In the math textbooks I’ve banged my head on, the absolute value as a function is defined thusly:
If x >= 0, then |x| = x. If x < 0, then |x| = -x
Which is all fine and dandy, except that you can shift the equal sign over to the x < 0 without much of a hitch. If you set f(x) = |x|, then:
f’= 1 when x > 0, f’ = -1 when x < 0 and at 0 f’ does not exist (DNE)
So hey, why not define |x| this way:
If x > 0, |x| = x
If x < 0, |x| = -x
If x = 0, |x| = 0
This gives us the same derivative EXCEPT for the case where x = 0. Now the derivative DOES exist and it equals zero.
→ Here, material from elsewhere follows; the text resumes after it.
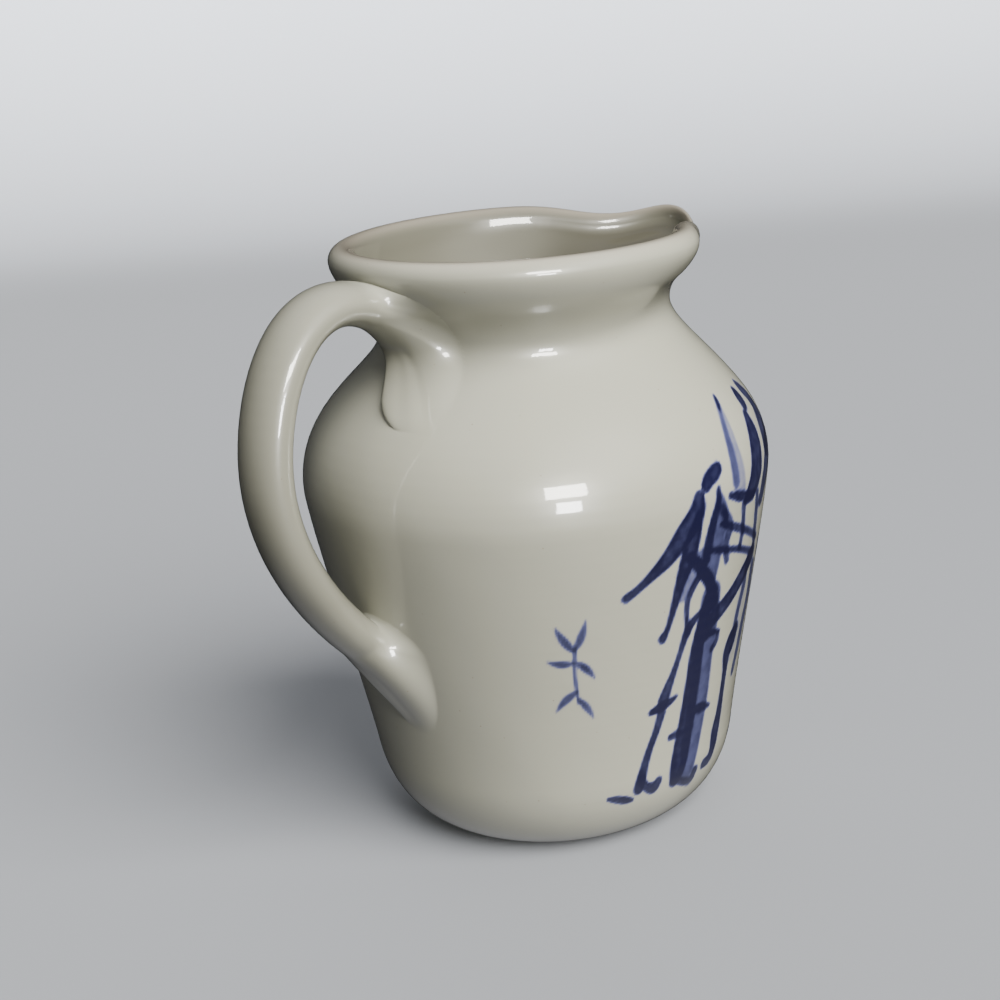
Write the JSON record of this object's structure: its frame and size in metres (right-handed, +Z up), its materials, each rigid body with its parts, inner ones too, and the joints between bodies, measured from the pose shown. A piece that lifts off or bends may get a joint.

I do realize that if you graph this function, there is a discontinuity at x=0 that would, at least on visual inspection, imply that f’(0) DNE. Still, given that most (all?) v-shaped discontinuities are due to having an absolute value present in the function. So why not define the derivative of this type of discontinuity as equal to zero? Given that there seems to be an arbitrary definition of 0! as equal to one, it doesn’t seem outside the realm of logical possibility.
DISCLAIMERS:
#1: This is on the Real number line; if there is a good reason that uses Complex numbers as proof, explain away. But since I am a statistician in training, do expect me to run from this thread screaming.
#2: If there is a good mathematical reason why 0! = 1 that doesn’t involve “well, it works” I’m all ears.